Deduction is the conceptual method viewed not as searching for truth, but as applying truth. It is applying what you know to the question at hand. It is especially popular with arm-chair experts, because it does not involve investigating the nature of things, but applying what is known already. A syllogism is a statement which says: "This thing I wonder about it is part of this thing I know about, so I can stop wondering."

When Sherlock investigates a crime scene and makes deductions, he is not investigating the nature of things, but the disposition of things. He finds some cigar ash. Having written a monograph on cigar ashes, he is in a position to apply his knowledge: this ash comes from a cigar only sold in one shop in....
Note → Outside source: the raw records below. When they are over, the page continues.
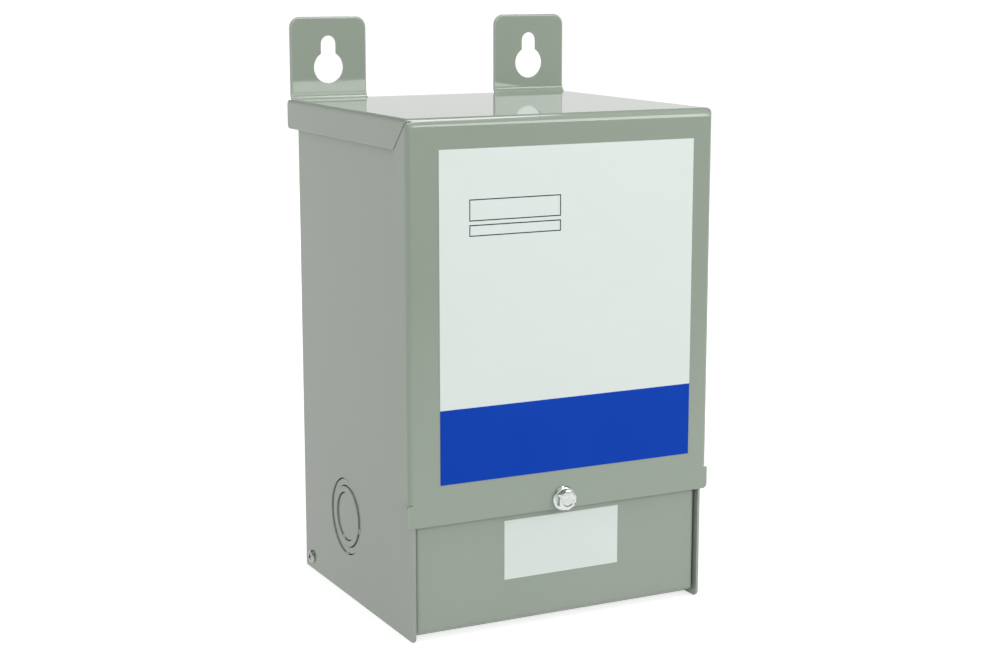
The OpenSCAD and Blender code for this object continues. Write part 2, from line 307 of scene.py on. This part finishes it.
def easeEdges(bm, edges, size, steps):
    sharp = [e for e in edges
             if e.is_manifold and e.is_convex
             and e.calc_face_angle(0) > math.radians(easing["sharp"])
             and min(faceReach(f, e) for f in e.link_faces) > size * mm]
    eased = bmesh.ops.bevel(bm, geom=sharp, offset=size * mm, offset_type="OFFSET",
                            affect="EDGES", segments=steps, profile=0.5, material=-1,
                            clamp_overlap=False)
    # the eased faces take the paler enamel, a painted highlight
    for face in eased["faces"]:
        face.material_index = 1


def rollTabRim(bm, low, high):
    middle, front = (low.x + high.x) / 2, high.y - tabRim["sheet"] * mm
    onFront = [e for e in bm.edges
               if all(abs(v.co.y - front) < tabRim["near"] * mm for v in e.verts)]
    rim = [e for e in onFront
           if all(abs(v.co.x - middle) > tabRim["clear"] * mm
                  or v.co.z > high.z - tabRim["top"] * mm for v in e.verts)]
    easeEdges(bm, rim, tabRim["easing"], tabRim["steps"])


def easeSheet(name, size, guard):
    bm = bmesh.new()
    bm.from_mesh(nodes[name].data)
    bmesh.ops.remove_doubles(bm, verts=bm.verts, dist=joined)
    bmesh.ops.dissolve_limit(bm, angle_limit=math.radians(easing["flat"]), verts=bm.verts,
                             edges=bm.edges)
    low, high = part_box(name)
    for axis in range(3):  # scored only where the box has room for it
        if guard and high[axis] - low[axis] > 3 * guard * mm:
            score(bm, axis, low[axis] + guard * mm)
            score(bm, axis, high[axis] - guard * mm)
    edges = bm.edges[:]
    if name == "cover":
        notchLow, notchHigh = relief["low"] * mm, relief["high"] * mm
        score(bm, 2, notchLow - relief["margin"] * mm)
        score(bm, 2, notchHigh + relief["margin"] * mm)
        edges = [e for e in bm.edges
                 if not all(notchLow < v.co.z < notchHigh for v in e.verts)]
    if "mounting_tab" in name:
        rollTabRim(bm, low, high)
        edges = [e for e in bm.edges if not any(f.material_index for f in e.link_faces)]
    easeEdges(bm, edges, size, easing["steps"])
    bmesh.ops.dissolve_degenerate(bm, dist=joined, edges=bm.edges)
    finishMesh(bm, "painted_" + name, [enamelCoat, enamelEdgeHighlight], [name])


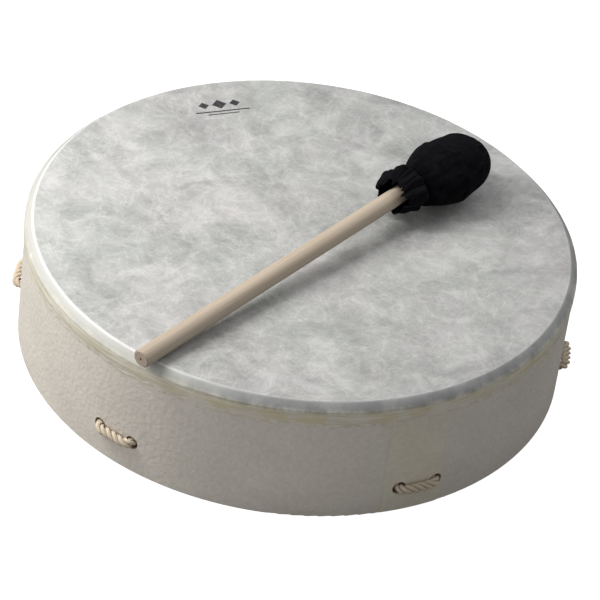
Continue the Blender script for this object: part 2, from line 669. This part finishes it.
def make_glue(material):
    """Adhesive squeezed out in an uneven line under the collar's edge."""
    columns, rows = 1080, 8
    vertices = []
    for i in range(rows):
        share = i / (rows - 1)
        for j in range(columns):
            a = TAU * j / columns
            edge = COLLAR_LOW + ragged(a, 2.0, 2.3 * MM)
            drop = (1.0 + 1.6 * noise.noise(Vector((math.cos(a) * 30, math.sin(a) * 30, 7)))) * MM
            low = edge - max(0.25 * MM, drop)
            z = edge + 1.5 * MM + (low - edge - 1.5 * MM) * share
            lumps = 0.26 + 0.15 * noise.noise(Vector((a * 30, 0, z * 900)))
            swell = math.sin(math.pi * (0.25 + 0.75 * share)) * lumps
            r = DRUM_RADIUS + 0.02 * MM + max(0, swell) * MM
            vertices.append((r * math.cos(a), r * math.sin(a), z))
    faces = [face[::-1] for face in grid_faces(rows, columns, True)]
    return make_object("adhesive_line", vertices, faces, material)


def make_mark(material):
    """A small made-up printed mark on the head: three lozenges over two lines."""
    centre = Vector((*MARK_AT, HEAD_Z))
    along = Vector((math.cos(MARK_SLANT), math.sin(MARK_SLANT), 0))
    over = Vector((-math.sin(MARK_SLANT), math.cos(MARK_SLANT), 0))
    vertices, faces = [], []

    def plate(outline):
        base = len(vertices)
        for lift in (0.01 * MM, 0.05 * MM):
            for x, y in outline:
                vertices.append(centre + along * x * MM + over * y * MM + Vector((0, 0, lift)))
        count = len(outline)
        faces.append(tuple(range(base + count, base + 2 * count)))
        faces.append(tuple(range(base, base + count))[::-1])
        for k in range(count):
            n = (k + 1) % count
            faces.append((base + k, base + n, base + count + n, base + count + k))

    for x, half in ((-11, 3.8), (0, 5.2), (11, 3.8)):
        plate([(x - half, 4), (x, 4 - half), (x + half, 4), (x, 4 + half)])
    plate([(-19, -4.6), (19, -4.6), (19, -3.4), (-19, -3.4)])
    plate([(-11, -7.6), (11, -7.6), (11, -6.7), (-11, -6.7)])
    return make_object("printed_mark", vertices, faces, material, smooth=False)


# ---- the rope handle -----------------------------------------------------------------------
def turned(points, degrees):
    """Points turned round the drum's axis."""
    turn = Matrix.Rotation(math.radians(degrees), 3, "Z")
    return [turn @ p for p in points]


def run_point(x, side, heights, end=1):
    """Where a run between hub and hole is at x along its pair, on one side; end is +1 or -1."""
    lacing_z, hub_z = heights
    far_y = INNER_BEND_AT * math.tan(math.radians(HOLE_HALF_ANGLE))
    share = (x - HUB_HALF) / (INNER_BEND_AT - HUB_HALF)
    y = HUB_STEP / 2 + share * (far_y - HUB_STEP / 2)
    return Vector((end * x, side * y, hub_z + share * (lacing_z - hub_z)))


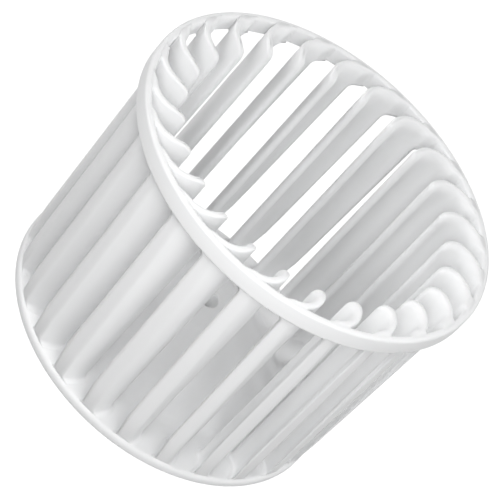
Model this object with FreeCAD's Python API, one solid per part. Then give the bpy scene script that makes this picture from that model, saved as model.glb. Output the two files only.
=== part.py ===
import FreeCAD, Part
import math
import os

from FreeCAD import Vector

# Dryer blower wheel: a squirrel-cage impeller moulded in one piece, in millimetres.
# The axis is +Z, the back plate stands on z = 0 and the open end looks up.

# Ring at the open end, flush with the tops of the blades
wheel_height = 138.5
ring_outer_radius = 98.0
ring_wall = 3.9
ring_height = 9.9
ring_edge_chamfer = 1.0

# Back plate with a turned-down rim, hollow cone and hub
plate_radius = 89.5
plate_height = 5.4
plate_wall = 3.2
rim_wall = 3.4
rim_edge_chamfer = 1.0
cone_foot_radius = 62.0
cone_foot_chamfer = 4.0
cone_wall = 3.2
hub_top_radius = 22.0
hub_top_height = 35.6
hub_top_chamfer = 2.0
boss_radius = 13.5
boss_bottom_height = 3.0

# Shaft bore: a round entry at the back, then a flat that drives the wheel
shaft_radius = 6.35
shaft_clearance = 0.05
shaft_flat_depth = 1.3
flat_clearance = 0.1
round_entry_length = 14.0
bore_edge_chamfer = 0.8
bore_relief = 0.2

# Blades: arcs in plan that hollow out towards the next blade, on a circle round the axis
blade_count = 25
blade_angle = 259.2
blade_depth = 20.6
blade_hollow_radius = 12.1
blade_thickness = 4.5
# how far the blade's crown would pass the ring's bore, and how far its tip stays inside it
crown_overlap = 1.4
tip_setback = 0.6
ring_overlap = 0.5
# the tip is cut on a slant: how far round the axis it lies from the blade's angle
tip_turn_at_ring = 1.5
tip_turn_at_plate = 4.1
shoulder_width = 9.0
shoulder_drop = 9.0
shoulder_lead = 1.0
hollow_top_width = 2.4
hollow_top_drop = 4.5

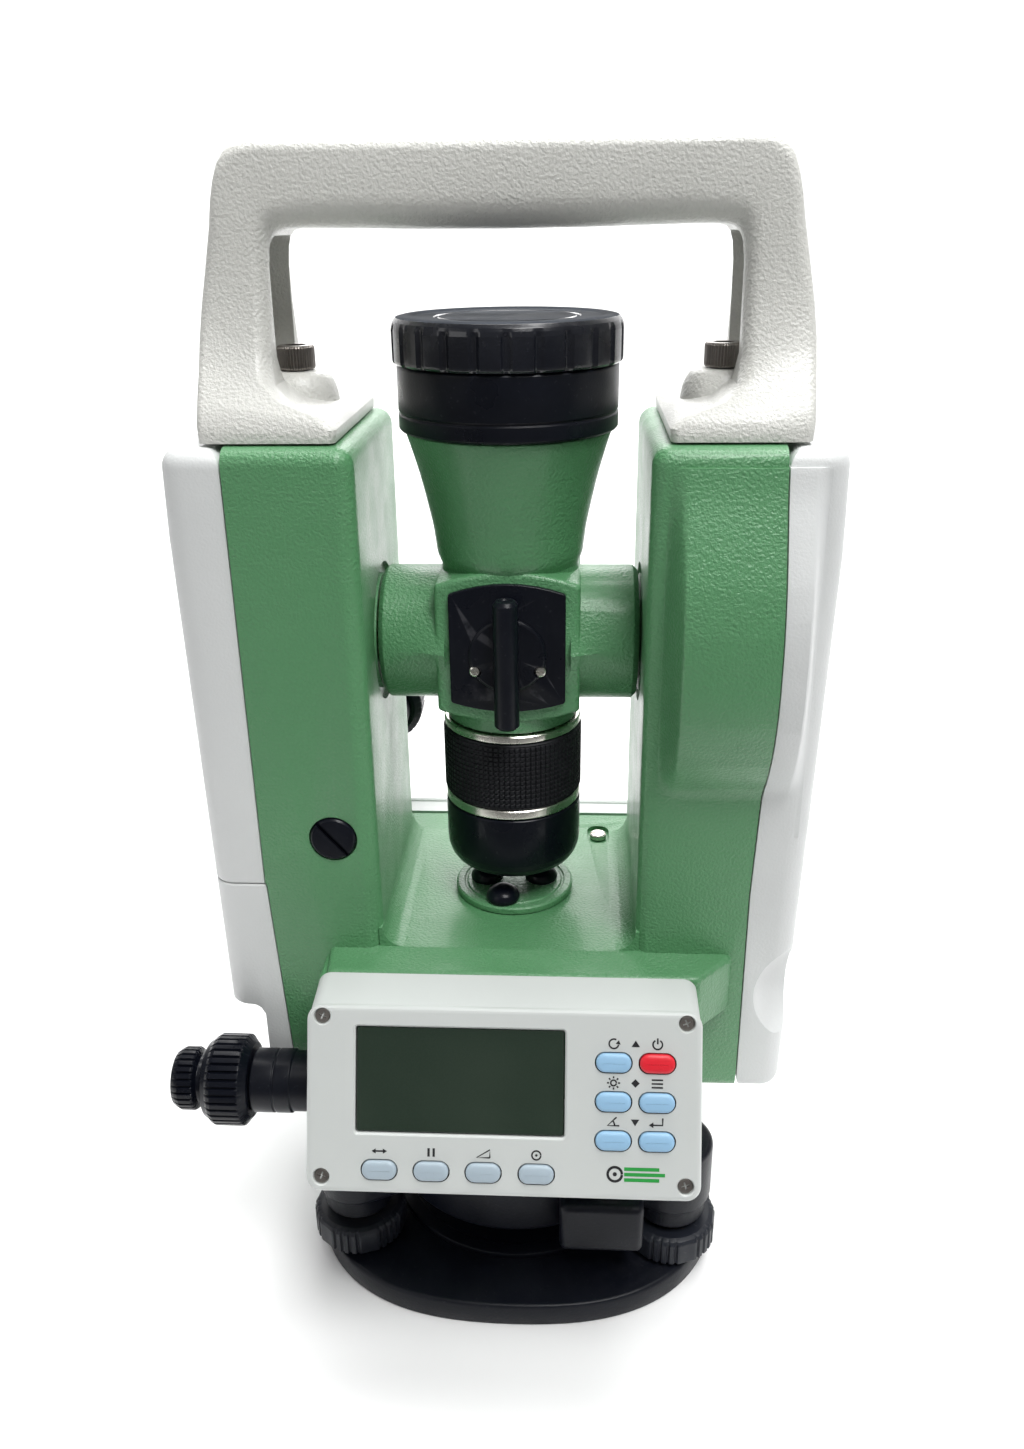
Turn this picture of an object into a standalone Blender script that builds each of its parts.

A deductive syllogism is often accepted as final, when all it does is include something in an unexplained induction. "It's raining here, so it'll be raining downtown," has a satisfying, deductive ring to it. But what it really says is, "If the rain here means that it is raining all over, then that includes downtown." The real statement of interest is the hidden induction: "Since it is raining here, it is raining all over." The next time you figure that since it's nice here it'll be nice there—and get wet—remind yourself that what you thought was a deduction was in fact a mock induction: a guess.

Deduction is often useful for solving problems; but it is not, as some pretend, the main method for solving problems. It is not another name for analysis. To understand problem solving, we should analyze analysis.